All of what I said above aside, since I really don’t know the state of affairs, I do know that an outright Holy War between two factions (e.g., the 30 Years War) can be quite bloody. ISIS may have seemed bad, but ultimately I think they were largely limited to rifles, rocket launchers, etc. so far as their weaponry was concerned. If we start talking about nation states duking it out, then that would be a far more bloody affair than ISIS ever was.

Similarly, I’ve heard that a cause of WWI was that Otto Von Bismarck was such a good negotiator and the power of Germany was such that he was able to keep the peace between a large number of factions across Europe who hated each other, for many decades. Once he died and his successors failed to continue to follow his footsteps, you ended up with an assassination of a minor figure triggering the greatest war known to history until that time. The US has now been playing the part of Otto Von Bismarck in the Middle East for several decades, and we’re stepping back from that role.

And, as I have noted, there’s a pretty straightforward strategy for Iran to follow that isn’t full out war in the Middle East. They can simply go in and start killing the Kurds or amping up global terrorism by several factors and they can be relatively confident that the ninnies in the USA will force the US to call off the deal to provide aid that allowed Israel and the Saudi factions to join up. If they’re just as happy to kill Kurds, Americans, and etc., and it gets them their way, then why not do so?

Actually, I might suggest that we’re not only stepping back from our role in keeping the peace, but instead actually going in and prodding the hornet’s nest.

I am not nearly so sanguine that the personal animus being exchanged between the human circus peanut currently occupying the White House four days a week and the Cabbage Patch Doll running the autocratic regime in North Korea are not going to contrive to goad one another into open warfare. Trump, in particular, seemed dedidated to undermining any efforts toward a diplomatic solution and Kim can’t and won’t back down for fear of being seen as weak by his inner circle. And Trump is on record repeatedly as advocating both direct use and proliferation of nuclear weapons outside of a deterrence or propotional response scenario. But hey, we had fair warning: ”Nuclear is just, the power, the devastation, is very important to me.”
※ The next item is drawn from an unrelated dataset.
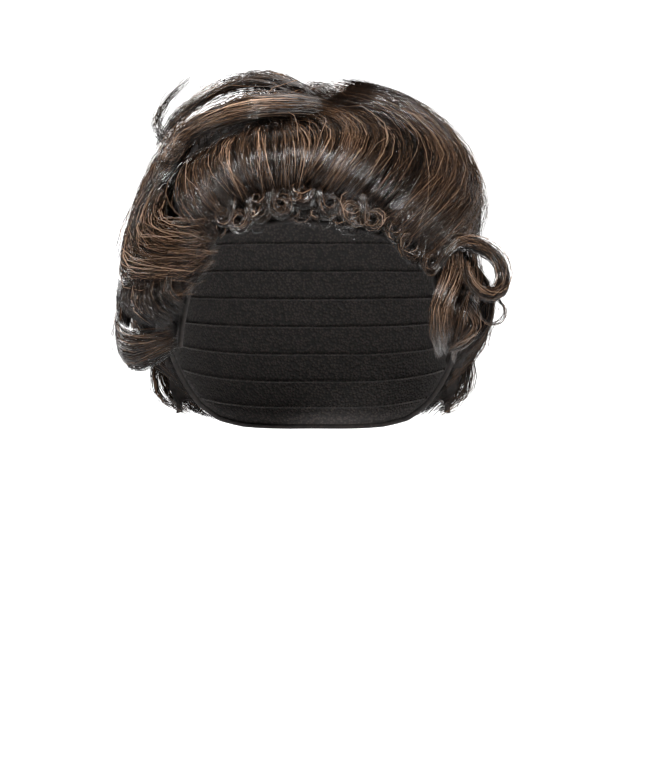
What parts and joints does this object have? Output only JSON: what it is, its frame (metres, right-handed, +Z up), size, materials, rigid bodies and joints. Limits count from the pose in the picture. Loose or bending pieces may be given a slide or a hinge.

This sounds like another in a progression of dangerously ill-conceived interventions in Middle East politics in which the United States, acting with unilateral authority, decides to “build a reality” that nobody affected will be okay with, resulting in bloodshed and warfare on a massive scale and the ultimate devastation of the very people it is intended to protect. A far better step would be to apply diplomatic pressure for Iran and Turkey (and Iraq and Syria) to recognize autonomous governance for Kurdish regions and moving toward an indpendent state. Of course, this will be neither easy nor result in a quick change that the Trump adminstation can claim credit for; in fact, it would probably take a concerted diplomatic effort over a couple of decades just as the Palestine National Authority did, and will still not fully resolve long-standing ethnic conflicts in the region. But trying to force these nations to ceding territory, and then expending the money and personnel to assure security for a hypothecial Kurdistan in perpetuity is fully assured to result in blowback and open conflict, and harm other diplomatic efforts with both nations by the US and allies who may even object to this particular plan.

Also, while the Kurdish people may be stalwart allies of the United States, it is to their credit that they still have patience to hold that faith after they were encouraged to rise up in revolt both in the mid-‘Seventies and in 1991 after the Gulf War, only to find themselves eventually abandoned by the US to their fates when it became inconvenient to back them.

Is history not required reading at Harvard, or do they just give you an automatic pass if your daddy bought your way in?